_The task_: Among the entries below, find the line with "for index, (x, y)", then quote it and each following line up to and including the line with "bpy.data.objects.remove(obj)", and nothing else.

----- Rows

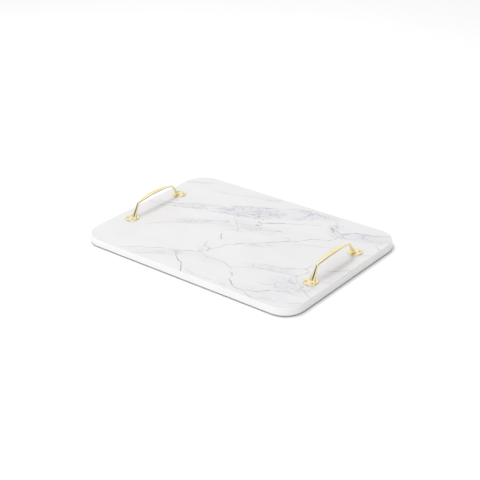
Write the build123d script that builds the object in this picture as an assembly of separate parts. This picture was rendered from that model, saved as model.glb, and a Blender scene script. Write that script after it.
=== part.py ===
from build123d import *
import os
from math import pi, sin, sqrt

# Dresser vanity tray: a laminated board with a marble-print top, white edging,
# two cast bow handles screwed on through their round roses, and four thin pads.
# Frame: millimetres, +X along the board, +Z up, origin under the board's centre
# on the surface the tray stands on.

# ---- Board -----------------------------------------------------------------
board_length = 400.0
board_width = 280.0
corner_radius = 32.0
core_thickness = 12.0
edge_thickness = 2.0          # white edging strip round the core
sheet_thickness = 0.5         # marble-print sheet on top
backing_thickness = 0.5       # brown balancing sheet underneath
corner_reveal = 1.8           # width of edging left bare at the middle of each corner

# ---- Pads ------------------------------------------------------------------
pad_diameter = 14.0
pad_thickness = 1.2
pad_inset = 30.0              # from both edges of the board to the pad's centre
pad_rim_round = 0.3

# ---- Handles ---------------------------------------------------------------
handle_inset = 26.5           # from the board's short edge to the handle's centreline
foot_spacing = 112.0          # between the centres of the two roses
rose_diameter = 22.5
rose_thickness = 1.8
rose_rim_round = 0.8
grip_height = 27.6            # top of the grip at mid span, above the board
bow_rise = 5.0                # how far the grip bows up between its shoulders
leg_lean = 16.0               # from a rose's centre in to the shoulder corner above it
shoulder_radius = 6.0
leg_root_offset = 4.5         # from the rose's centre towards the grip
grip_width = 10.4
grip_thickness = 2.8
shoulder_width = 4.8
shoulder_thickness = 2.8
shin_width = 6.2
shin_thickness = 3.0
root_width = 8.4
root_thickness = 4.2
root_flare = 2.6              # extra width and thickness where the leg meets the rose
root_height = 1.6             # above the rose, where the leg starts to flare
bow_steps = 3                 # sections between shoulder and mid span

# ---- Screws ----------------------------------------------------------------
screw_across = 5.5            # from the handle's centreline
screw_outward = 4.0           # from the rose's centre, away from the grip
screw_head_diameter = 5.4
screw_shank_diameter = 2.6
screw_root_diameter = 1.9
screw_head_sink = 0.15        # head below the rose's face
screw_tip_length = 2.0
thread_pitch = 1.1
shank_clearance = 0.3         # radial, through the rose and the sheet
wood_under_tip = 2.3
recess_width = 0.75
recess_span = 2.9
recess_depth = 1.0

# ---- Levels ----------------------------------------------------------------
backing_bottom = pad_thickness
core_bottom = backing_bottom + backing_thickness
sheet_bottom = core_bottom + core_thickness
board_top = sheet_bottom + sheet_thickness
rose_top = board_top + rose_thickness
screw_top = rose_top - screw_head_sink
screw_tip = core_bottom + wood_under_tip
screw_length = screw_top - screw_tip
handle_x = board_length / 2 - handle_inset
rose_y = foot_spacing / 2
sheet_corner_radius = corner_radius + corner_reveal / (sqrt(2) - 1)


def slab(length, width, radius, bottom, thickness):
    """A flat rectangular plate with rounded corners."""
    outline = RectangleRounded(length, width, radius)
    return Pos(0, 0, bottom) * extrude(outline, thickness)


def screw_places(side):
    """Centres of the four screws of one handle, near foot first."""
    for end in (-1, 1):
        for across in (-1, 1):
            x = side * handle_x + across * screw_across
            y = end * (rose_y + screw_outward)
            yield x, y


def all_screw_places():
    return [place for side in (-1, 1) for place in screw_places(side)]


def make_core():
    inner_radius = corner_radius - edge_thickness
    core = slab(board_length - 2 * edge_thickness, board_width - 2 * edge_thickness,
                inner_radius, core_bottom, core_thickness)
    pilot_depth = sheet_bottom - screw_tip
    for x, y in all_screw_places():
        core -= Pos(x, y, sheet_bottom - pilot_depth / 2) * Cylinder(screw_root_diameter / 2, pilot_depth)
    return core


def make_edging():
    outer = slab(board_length, board_width, corner_radius, core_bottom, core_thickness)
    inner = slab(board_length - 2 * edge_thickness, board_width - 2 * edge_thickness,
                 corner_radius - edge_thickness, core_bottom, core_thickness)
    return outer - inner


def make_marble_sheet():
    sheet = slab(board_length, board_width, sheet_corner_radius, sheet_bottom, sheet_thickness)
    hole_radius = screw_shank_diameter / 2 + shank_clearance
    for x, y in all_screw_places():
        sheet -= Pos(x, y, sheet_bottom) * Cylinder(hole_radius, 4 * sheet_thickness)
    return sheet


def make_backing():
    return slab(board_length, board_width, corner_radius, backing_bottom, backing_thickness)


def make_pad(x, y):
    pad = Pos(x, y, pad_thickness / 2) * Cylinder(pad_diameter / 2, pad_thickness)
    rim = pad.edges().filter_by(GeomType.CIRCLE).sort_by(Axis.Z)[0]
    return fillet(rim, pad_rim_round)


def handle_path():
    """Centreline of leg, bowed grip and leg, in the plane across the board."""
    middle = grip_height - grip_thickness / 2
    shoulder = middle - bow_rise
    half = rose_y - leg_lean
    root = rose_y - leg_root_offset
    foot = rose_thickness / 2
    with BuildLine(Plane.YZ) as line:
        Line((-root, foot), (-half, shoulder))
        ThreePointArc((-half, shoulder), (0, middle), (half, shoulder))
        Line((half, shoulder), (root, foot))
        corners = line.vertices().filter_by(lambda v: v.Z > foot + 1)
        fillet(corners, shoulder_radius)
    return line.wire()


def strap_section(path, distance, width, thickness):
    """An oval across the strap, at a distance along its centreline."""
    place = path.position_at(distance, position_mode=PositionMode.LENGTH)
    along = path.tangent_at(distance, position_mode=PositionMode.LENGTH)
    plane = Plane(origin=place, x_dir=(1, 0, 0), z_dir=along)
    return plane * Ellipse(width / 2, thickness / 2)


def root_section(path, distance, direction):
    """The level, flared oval where a leg stands inside its rose."""
    place = path.position_at(distance, position_mode=PositionMode.LENGTH)
    plane = Plane(origin=place, x_dir=(1, 0, 0), z_dir=(0, 0, direction))
    return plane * Ellipse((root_width + root_flare) / 2, (root_thickness + root_flare) / 2)


def half_stations(path):
    """Distance, width and thickness of each oval, from one leg's root to mid span."""
    leg, bend = [edge.length for edge in path.order_edges()[:2]]
    bow = path.length / 2 - leg - bend
    stations = [
        (rose_thickness + root_height, root_width, root_thickness),
        (leg / 2, shin_width, shin_thickness),
        (leg, shoulder_width, shoulder_thickness),
        (leg + bend / 2, shoulder_width, shoulder_thickness),
    ]
    for step in range(bow_steps + 1):
        share = step / bow_steps
        swell = sin(share * pi / 2)
        width = shoulder_width + (grip_width - shoulder_width) * swell
        stations.append((leg + bend + bow * share, width, grip_thickness))
    return stations


def make_strap():
    """Leg, grip and leg as one smooth body, standing on the rose level."""
    path = handle_path()
    total = path.length
    half = half_stations(path)
    whole = half + [(total - distance, width, thick) for distance, width, thick in reversed(half[:-1])]
    ovals = [strap_section(path, *station) for station in whole]
    return loft([root_section(path, 0, 1), *ovals, root_section(path, total, -1)])


def make_rose(y):
    rose = Pos(0, y, rose_thickness / 2) * Cylinder(rose_diameter / 2, rose_thickness)
    rim = rose.edges().filter_by(GeomType.CIRCLE).sort_by(Axis.Z)[-1]
    return fillet(rim, rose_rim_round)


def make_handle(side):
    handle = make_strap() + make_rose(-rose_y) + make_rose(rose_y)
    handle = Pos(side * handle_x, 0, board_top) * handle
    head_radius = screw_head_diameter / 2 + screw_head_sink
    hole_radius = screw_shank_diameter / 2 + shank_clearance
    cone_height = head_radius - hole_radius
    for x, y in screw_places(side):
        sink = Pos(x, y, rose_top - cone_height / 2) * Cone(hole_radius, head_radius, cone_height)
        handle -= sink
        handle -= Pos(x, y, board_top + rose_thickness / 2) * Cylinder(hole_radius, 2 * rose_thickness)
    return handle


def screw_outline():
    """Half section of a countersunk wood screw, head at zero and tip pointing down."""
    head = screw_head_diameter / 2
    shank = screw_shank_diameter / 2
    root = screw_root_diameter / 2
    thread_top = -(rose_thickness + sheet_thickness)
    threads = int((screw_length + thread_top - screw_tip_length) / thread_pitch)
    points = [(0, 0), (head, 0), (shank, shank - head), (shank, thread_top)]
    for turn in range(threads):
        valley = thread_top - (turn + 0.5) * thread_pitch
        points += [(root, valley), (shank, valley - thread_pitch / 2)]
    points.append((0, -screw_length))
    return points


def make_screw(x, y):
    with BuildSketch(Plane.XZ) as section:
        with BuildLine():
            Polyline(*screw_outline(), close=True)
        make_face()
    body = revolve(section.sketch, Axis.Z, 360)
    for turn in (0, 90):
        slot = Box(recess_span, recess_width, 2 * recess_depth)
        body -= Rot(0, 0, 45 + turn) * slot
    return Pos(x, y, screw_top) * body


def save(shape, name):
    shape.label = name
    export_step(shape, f"parts/{name}.step")


def main():
    os.makedirs("parts", exist_ok=True)
    save(make_core(), "core_board")
    save(make_edging(), "edge_strip")
    save(make_marble_sheet(), "marble_top_sheet")
    save(make_backing(), "backing_sheet")
    sides = {"left": -1, "right": 1}
    ends = {"front": -1, "back": 1}
    for side, sx in sides.items():
        save(make_handle(sx), f"{side}_handle")
        for index, (x, y) in enumerate(screw_places(sx), start=1):
            save(make_screw(x, y), f"{side}_handle_screw_{index}")
        for end, sy in ends.items():
            x = sx * (board_length / 2 - pad_inset)
            y = sy * (board_width / 2 - pad_inset)
            save(make_pad(x, y), f"{end}_{side}_pad")


main()
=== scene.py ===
# %% Load the measured model
import math

import bmesh
import bpy
from mathutils import Matrix, Vector


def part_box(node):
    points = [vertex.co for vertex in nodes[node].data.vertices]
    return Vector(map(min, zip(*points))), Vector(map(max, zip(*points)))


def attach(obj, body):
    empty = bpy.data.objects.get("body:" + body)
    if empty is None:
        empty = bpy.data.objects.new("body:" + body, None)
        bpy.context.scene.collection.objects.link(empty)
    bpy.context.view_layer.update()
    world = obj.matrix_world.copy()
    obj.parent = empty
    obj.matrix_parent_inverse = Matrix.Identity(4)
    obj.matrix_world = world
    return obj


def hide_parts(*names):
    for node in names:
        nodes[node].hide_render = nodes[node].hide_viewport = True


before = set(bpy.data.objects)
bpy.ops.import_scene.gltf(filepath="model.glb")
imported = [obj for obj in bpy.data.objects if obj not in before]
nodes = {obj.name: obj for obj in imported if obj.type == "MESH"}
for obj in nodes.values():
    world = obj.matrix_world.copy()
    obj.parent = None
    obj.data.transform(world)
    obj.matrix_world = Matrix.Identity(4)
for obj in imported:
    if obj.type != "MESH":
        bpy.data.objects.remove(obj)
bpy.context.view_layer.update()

# %% [markdown]
# # A dresser vanity tray
# This lesson dresses a measured tray: a white-edged board with a marble-print top, four low pads
# underneath, and a polished bow handle near each end. The measured model above gives every size,
# in metres, so a piece that is built here takes its place from it.
#
# The lesson goes in this order: where the camera stands, how a finish is written as a sum, how the
# studio is lit, the marble print, the plain finishes of the board, and last the two handles, which
# are the only pieces that are modelled again here.

# %% [markdown]
# ## Sizes that everything else uses
# A maker thinks in millimetres and Blender in metres, so one value, mm, turns one into the other.
# The board's own sizes are read from the measured nodes, so they can't drift from them.

# %% Sizes
mm = 0.001
edge_low, edge_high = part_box("edge_strip")
sheet_low, sheet_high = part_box("marble_top_sheet")
board_length = edge_high.x - edge_low.x
board_width = edge_high.y - edge_low.y
board_top = sheet_high.z
print("board", round(board_length / mm), "x", round(board_width / mm), "mm, top at",
      round(board_top / mm, 1), "mm")

# %% [markdown]
# ## Camera
# The camera looks down on the tray from beyond its front right corner. The lens is long, so the
# board's sides stay almost parallel, as they look from across a room.
# The direction is given as two angles and a small roll. From them come the camera's own right, up
# and backward arrows, and those three arrows and a place are all that a camera's matrix holds.

# %% Camera
view_turn = math.radians(39.70)      # from looking straight along the board's width
view_drop = math.radians(27.04)      # below level
view_roll = math.radians(-1.52)
view_distance = 1663.5 * mm
view_target = Vector((11.5 * mm, -13.4 * mm, board_top))

forward = Vector((-math.sin(view_turn) * math.cos(view_drop),
                  math.cos(view_turn) * math.cos(view_drop),
                  -math.sin(view_drop)))
level_right = Vector((math.cos(view_turn), math.sin(view_turn), 0))
level_up = level_right.cross(forward)
right = math.cos(view_roll) * level_right + math.sin(view_roll) * level_up
up = math.cos(view_roll) * level_up - math.sin(view_roll) * level_right

camera_data = bpy.data.cameras.new("camera")
camera_data.sensor_width = 36
camera_data.lens = 82.5
camera_data.clip_end = 50
camera = bpy.data.objects.new("camera", camera_data)
bpy.context.scene.collection.objects.link(camera)
facing = Matrix((right, up, -forward)).transposed().to_4x4()
camera.matrix_world = Matrix.Translation(view_target - forward * view_distance) @ facing
bpy.context.scene.camera = camera
print("camera at", [round(c, 3) for c in camera.matrix_world.translation])

# %% [markdown]
# ## Finishes as sums
# A finish in Blender is a graph of nodes, and a long graph is hard to read as code. So one small
# class, Value, wraps an output socket and lets Python's own signs add the Math nodes: 1 - mask
# becomes a subtraction node. The turned-round forms, such as __rsub__, are what Python calls when
# the plain number comes first.

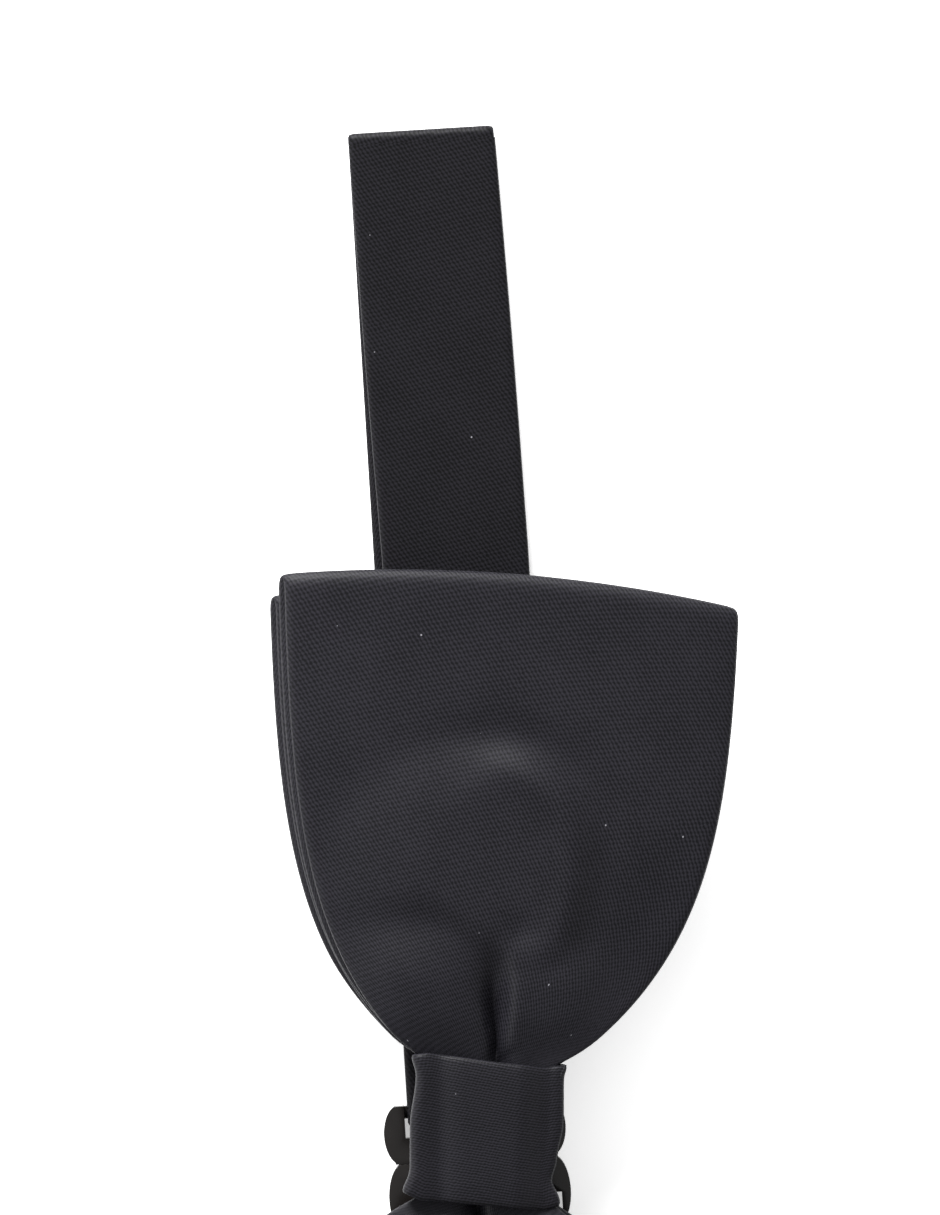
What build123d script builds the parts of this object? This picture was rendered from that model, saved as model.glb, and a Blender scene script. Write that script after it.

----------

_Answer to the problem_:
        for index, (x, y) in enumerate(screw_places(sx), start=1):
            save(make_screw(x, y), f"{side}_handle_screw_{index}")
        for end, sy in ends.items():
            x = sx * (board_length / 2 - pad_inset)
            y = sy * (board_width / 2 - pad_inset)
            save(make_pad(x, y), f"{end}_{side}_pad")


main()
=== scene.py ===
# %% Load the measured model
import math

import bmesh
import bpy
from mathutils import Matrix, Vector


def part_box(node):
    points = [vertex.co for vertex in nodes[node].data.vertices]
    return Vector(map(min, zip(*points))), Vector(map(max, zip(*points)))


def attach(obj, body):
    empty = bpy.data.objects.get("body:" + body)
    if empty is None:
        empty = bpy.data.objects.new("body:" + body, None)
        bpy.context.scene.collection.objects.link(empty)
    bpy.context.view_layer.update()
    world = obj.matrix_world.copy()
    obj.parent = empty
    obj.matrix_parent_inverse = Matrix.Identity(4)
    obj.matrix_world = world
    return obj


def hide_parts(*names):
    for node in names:
        nodes[node].hide_render = nodes[node].hide_viewport = True


before = set(bpy.data.objects)
bpy.ops.import_scene.gltf(filepath="model.glb")
imported = [obj for obj in bpy.data.objects if obj not in before]
nodes = {obj.name: obj for obj in imported if obj.type == "MESH"}
for obj in nodes.values():
    world = obj.matrix_world.copy()
    obj.parent = None
    obj.data.transform(world)
    obj.matrix_world = Matrix.Identity(4)
for obj in imported:
    if obj.type != "MESH":
        bpy.data.objects.remove(obj)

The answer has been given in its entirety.